Fractional triple-phase lag theory with non-singular kernels: analyzing the thermo-viscoelastic behavior of living skin tissue with bioheat transfer

Abstract

This study underscores the critical role of thermodynamics in understanding the response of living skin tissues to thermal interventions. Focusing on medical applications like laser therapy and cryotherapy, we introduce a novel fractional bioheat transfer model incorporating the triple-phase-lag (TPL) theory. This model, utilizing Atangana–Baleanu (AB) fractional derivatives with non-singular kernels, offers a more accurate representation of heat transfer and stress propagation within human skin compared to traditional models. Applied to viscoelastic skin tissue, our model reveals that increasing the fractional order leads to delayed thermal responses and gradual temperature and displacement variations, effectively capturing the memory effects inherent in viscoelastic materials. Notably, heightened viscosity significantly prolongs thermal recovery, increasing the time required for the tissue to return to its baseline state after thermal shock.
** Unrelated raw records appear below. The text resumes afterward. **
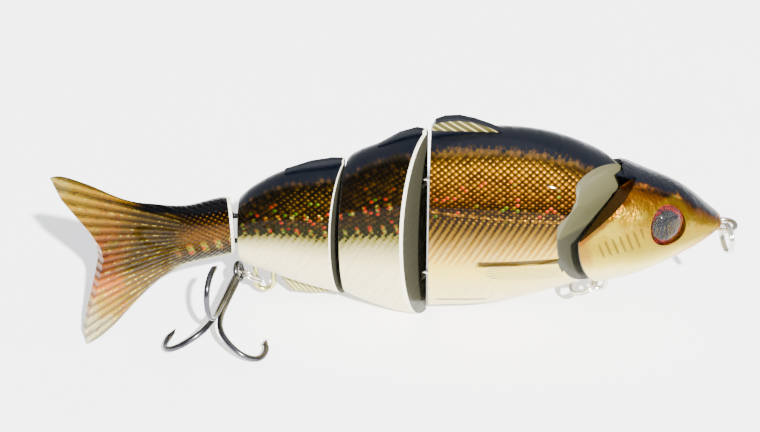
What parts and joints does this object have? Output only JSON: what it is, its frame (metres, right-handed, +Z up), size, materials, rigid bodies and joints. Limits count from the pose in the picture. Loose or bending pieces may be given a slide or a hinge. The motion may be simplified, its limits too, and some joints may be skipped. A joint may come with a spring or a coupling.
{
  "type": "swimbait",
  "caption": "Jointed hard swimbait whose shell sections turn on upright pins, with a line tie, belly hangers, split rings and a treble hook.",
  "frame": {"origin": "under the middle of the whole lure's box, on the ground", "axes": "+X towards the nose, +Z up, -Y the side the tail and the treble lie to"},
  "size_m": [0.126, 0.0324, 0.0419],
  "materials": {
    "head_finish": "clear-coated scale foil, dark back, pale belly",
    "front_finish": "clear-coated scale foil, dark back, pale belly",
    "mid_finish": "clear-coated scale foil, dark back, pale belly",
    "rear_finish": "clear-coated scale foil, dark back, pale belly",
    "tail_finish": "clear-coated amber foil with fin rays",
    "eye_paint": "dark pupil in a thin red iris",
    "eye_lens": "clear domed lens",
    "wire_steel": "nickel-silver wire",
    "ring_steel": "polished wire",
    "hook_steel": "black nickel",
    "ballast_steel": "bare steel"
  },
  "bodies": {
    "front": {"front_shell_left": "front_finish", "front_shell_right": "front_finish", "front_eye_upper": "wire_steel", "front_eye_lower": "wire_steel", "head_hinge_pin": "wire_steel", "belly_hanger": "wire_steel", "front_ballast_1": "ballast_steel", "front_ballast_2": "ballast_steel", "front_ballast_3": "ballast_steel"},
    "head": {"head_shell_left": "head_finish", "head_shell_right": "head_finish", "head_eye_upper": "wire_steel", "head_eye_lower": "wire_steel", "line_tie": "wire_steel", "head_ballast": "ballast_steel", "eye_disc_left": "eye_paint", "eye_disc_right": "eye_paint", "eye_dome_left": "eye_lens", "eye_dome_right": "eye_lens"},
    "middle": {"mid_shell_left": "mid_finish", "mid_shell_right": "mid_finish", "mid_hinge_pin": "wire_steel", "mid_eye_upper": "wire_steel", "mid_eye_lower": "wire_steel", "mid_ballast": "ballast_steel"},
    "rear": {"rear_shell_left": "rear_finish", "rear_shell_right": "rear_finish", "rear_hinge_pin": "wire_steel", "rear_eye_upper": "wire_steel", "rear_eye_lower": "wire_steel", "rear_hanger": "wire_steel", "rear_ballast": "ballast_steel"},
    "tail": {"tail_shell_left": "tail_finish", "tail_shell_right": "tail_finish", "tail_hinge_pin": "wire_steel"},
    "line_ring": {"nose_ring": "ring_steel"},
    "belly_split_ring": {"belly_ring": "ring_steel"},
    "rear_split_ring": {"rear_ring": "ring_steel"},
    "treble": {"treble_hook": "hook_steel"}
  },
  "joints": [
    {"name": "head_yaw", "type": "hinge", "parent": "front", "child": "head", "pos_m": [0.03811, 0.00275, 0.02096], "axis": [0, 0, 1], "range_deg": [-12, 2]},
    {"name": "middle_yaw", "type": "hinge", "parent": "front", "child": "middle", "pos_m": [0.00226, 0.00462, 0.01796], "axis": [0, 0, 1], "range_deg": [-9, 25]},
    {"name": "rear_yaw", "type": "hinge", "parent": "middle", "child": "rear", "pos_m": [-0.01315, 0.00762, 0.01596], "axis": [0, 0, 1], "range_deg": [-25, 9]},
    {"name": "tail_yaw", "type": "hinge", "parent": "rear", "child": "tail", "pos_m": [-0.03352, 0.00869, 0.01576], "axis": [0, 0, 1], "range_deg": [-74, 2]},
    {"name": "line_ring_swing", "type": "hinge", "parent": "head", "child": "line_ring", "pos_m": [0.06057, 0.00148, 0.01926], "axis": [0.9994, 0.0349, 0], "range_deg": [-60, 18]},
    {"name": "belly_ring_swing", "type": "hinge", "parent": "front", "child": "belly_split_ring", "pos_m": [0.03593, 0.00286, 0.00693], "axis": [0.1582, -0.0083, -0.9874], "range_deg": [-40, 40]},
    {"name": "rear_ring_swing", "type": "hinge", "parent": "rear", "child": "rear_split_ring", "pos_m": [-0.02828, 0.00841, 0.00391], "axis": [0, 0, -1], "range_deg": [-45, 8]},
    {"name": "treble_swing", "type": "hinge", "parent": "rear_split_ring", "child": "treble", "pos_m": [-0.03133, 0.00728, 0.00657], "axis": [-0.6852, 0.7253, -0.0664], "range_deg": [-60, 12]}
  ]
}
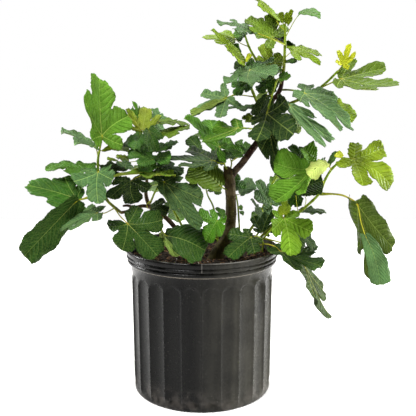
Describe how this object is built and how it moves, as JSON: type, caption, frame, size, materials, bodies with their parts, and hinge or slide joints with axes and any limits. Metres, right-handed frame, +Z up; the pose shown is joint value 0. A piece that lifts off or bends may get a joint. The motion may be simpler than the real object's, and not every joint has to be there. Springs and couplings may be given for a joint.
{
  "type": "potted fig plant",
  "caption": "Young fig tree with lobed leaves on several leafy stems, growing in potting mix in a black fluted plastic nursery pot.",
  "frame": {"origin": "centre of the pot's base, on the surface it stands on", "axes": "+Z up along the pot's axis; the picture's camera stands on the -Y side with +X to its right"},
  "size_m": [0.5925, 0.3336, 0.6476],
  "materials": {
    "pot_plastic": "satin",
    "potting_mix": "loose dark bark and peat mix with some perlite",
    "bark": "rough young bark",
    "leaf": "living leaf, matt above and paler below, with yellow-green stalks and veins"
  },
  "bodies": {
    "root": {"pot": "pot_plastic", "soil": "potting_mix", "trunk": "bark", "left_wood": "bark", "left_shoot": "leaf", "left_middle": "leaf", "left_inner": "leaf", "left_low": "leaf", "centre": "leaf", "trunk_leaf": "leaf", "behind_trunk": "leaf", "cut_left": "leaf", "cut_right": "leaf", "front_leaf": "leaf", "fork": "leaf", "droop": "leaf", "stem_a": "leaf", "stem_b": "leaf", "top": "leaf", "right_mid": "leaf", "right_upper": "leaf", "right_lower": "leaf", "right_base": "leaf", "right_inner": "leaf", "back_left": "leaf", "back_right": "leaf", "front_low": "leaf"}
  },
  "joints": []
}
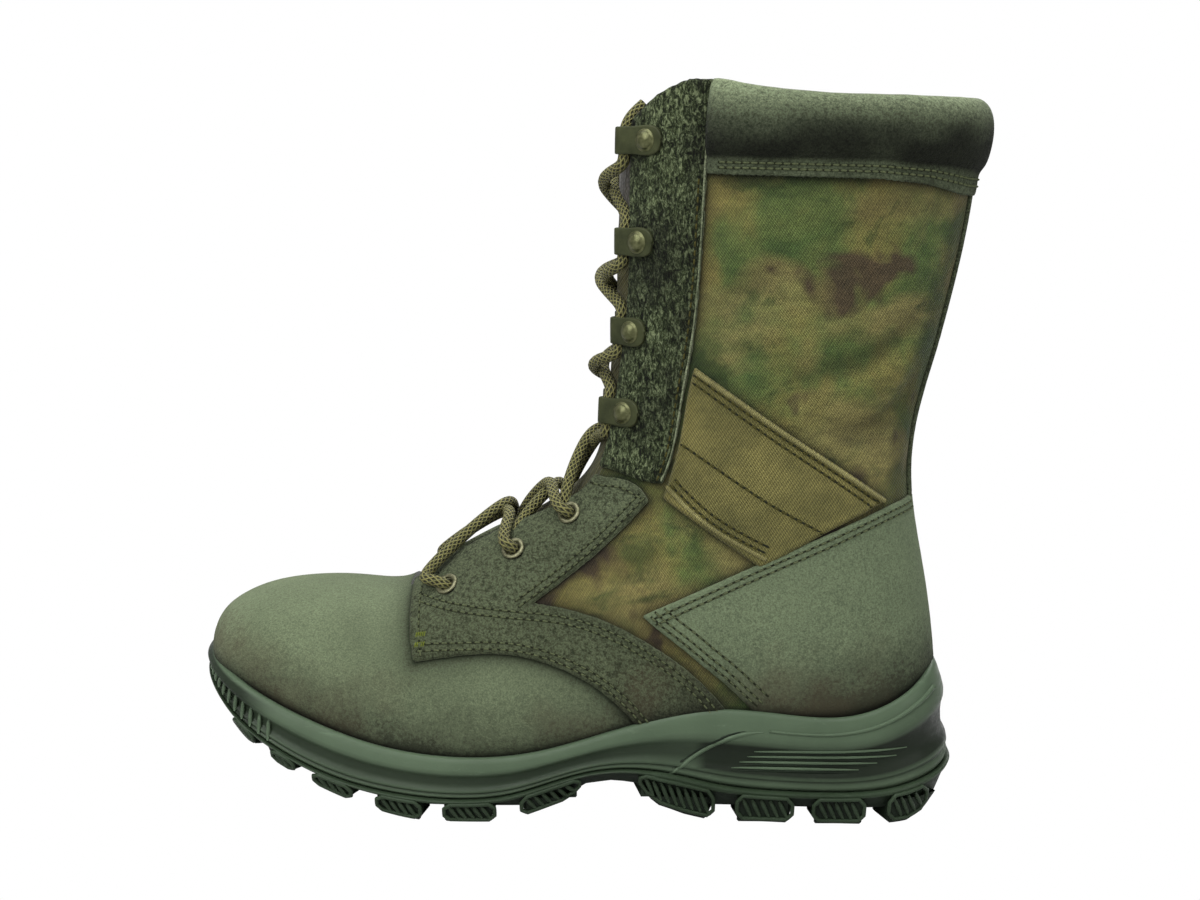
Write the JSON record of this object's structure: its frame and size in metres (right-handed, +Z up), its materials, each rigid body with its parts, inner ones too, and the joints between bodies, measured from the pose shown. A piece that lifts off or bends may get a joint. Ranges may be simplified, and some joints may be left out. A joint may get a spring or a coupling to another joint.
{
  "type": "jungle boot",
  "caption": "Left lace-up jungle boot: lugged moulded sole, hollow nubuck and camouflage cloth upper, padded cuff, tongue, eyelets, lace loops and lace.",
  "frame": {"origin": "on the floor under the heel, in the flat tread that the heel rests on", "axes": "-X towards the toe, +X towards the heel, -Y towards the outer side of the foot, +Z up"},
  "size_m": [0.3071, 0.1037, 0.2814],
  "materials": {
    "outsole": "satin olive green moulded rubber",
    "midsole": "satin olive green foamed sole",
    "upper": "olive nubuck toe and camouflage cloth shaft",
    "lining": "dark brown knitted lining",
    "cloth": "olive cloth",
    "leather": "matt olive green nubuck",
    "rough_leather": "rough grey green split suede",
    "webbing": "khaki twill webbing",
    "metal": "dull antique brass",
    "loop": "dark olive folded tab",
    "lace": "braided olive cord"
  },
  "bodies": {
    "root": {"outsole": "outsole", "midsole": "midsole", "upper": "upper", "insole": "lining", "tongue": "cloth", "counter": "leather", "backstay": "leather", "cuff": "leather", "facing_outer": "leather", "facing_inner": "leather", "strip_outer": "rough_leather", "strip_inner": "rough_leather", "webbing_outer": "webbing", "webbing_inner": "webbing", "eyelet_outer_1": "metal", "eyelet_outer_2": "metal", "eyelet_outer_3": "metal", "eyelet_inner_1": "metal", "eyelet_inner_2": "metal", "eyelet_inner_3": "metal", "loop_outer_1": "loop", "loop_outer_2": "loop", "loop_outer_3": "loop", "loop_outer_4": "loop", "loop_inner_1": "loop", "loop_inner_2": "loop", "loop_inner_3": "loop", "loop_inner_4": "loop", "rivet_outer_1": "metal", "rivet_outer_2": "metal", "rivet_outer_3": "metal", "rivet_outer_4": "metal", "rivet_inner_1": "metal", "rivet_inner_2": "metal", "rivet_inner_3": "metal", "rivet_inner_4": "metal", "lace": "lace"}
  },
  "joints": []
}
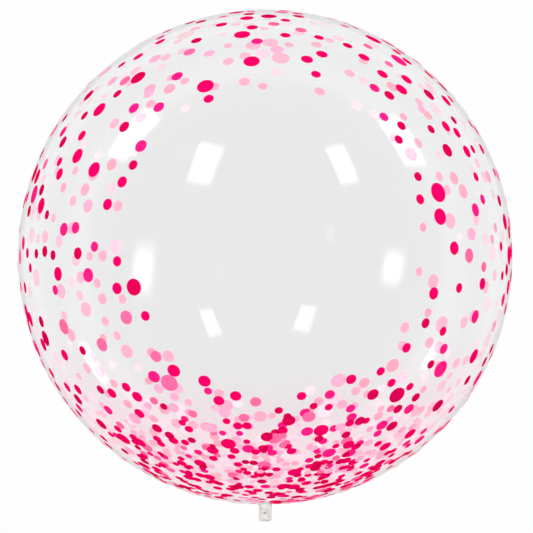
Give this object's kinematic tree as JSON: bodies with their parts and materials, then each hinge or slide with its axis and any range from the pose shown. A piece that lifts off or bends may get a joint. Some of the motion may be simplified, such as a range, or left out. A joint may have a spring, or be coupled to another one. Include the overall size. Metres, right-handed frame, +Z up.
{
  "type": "bubble balloon",
  "caption": "Clear round film balloon printed with scattered confetti dots, with a short filling neck and a self-sealing valve, lying on its back.",
  "frame": {"origin": "middle of the small flat spot under the ball that it lies on", "axes": "+Z up, out through the front clear window of the print; -Y along the neck, out of its mouth; +X to the right seen from above with the neck towards the viewer"},
  "size_m": [0.61, 0.632, 0.6079],
  "materials": {
    "clear_film": "gloss",
    "valve_film": "satin",
    "hot_pink_ink": "gloss",
    "crimson_ink": "gloss",
    "mid_pink_ink": "gloss",
    "pale_pink_ink": "gloss"
  },
  "bodies": {
    "root": {"bubble": "clear_film", "valve": "valve_film"}
  },
  "joints": []
}
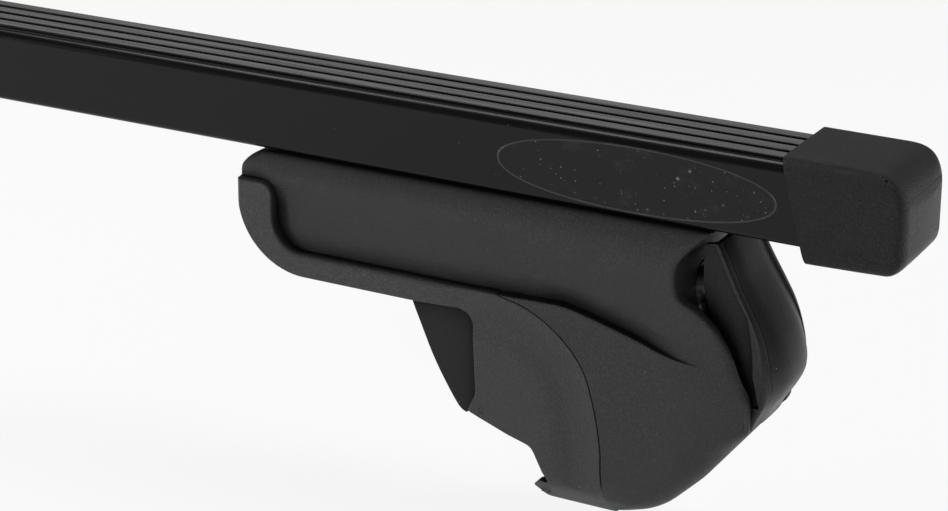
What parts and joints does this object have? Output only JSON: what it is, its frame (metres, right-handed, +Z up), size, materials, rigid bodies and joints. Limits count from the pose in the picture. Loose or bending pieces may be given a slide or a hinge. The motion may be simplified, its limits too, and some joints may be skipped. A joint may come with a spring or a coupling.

These findings emphasize the crucial influence of viscoelastic properties and memory effects on the thermal and mechanical behavior of biological tissues. This research advances our understanding of thermal dynamics in human skin, demonstrating the value of combining fractional bioheat transfer models with TPL theory. This enhanced modeling framework has the potential to significantly improve therapeutic strategies in diverse medical applications.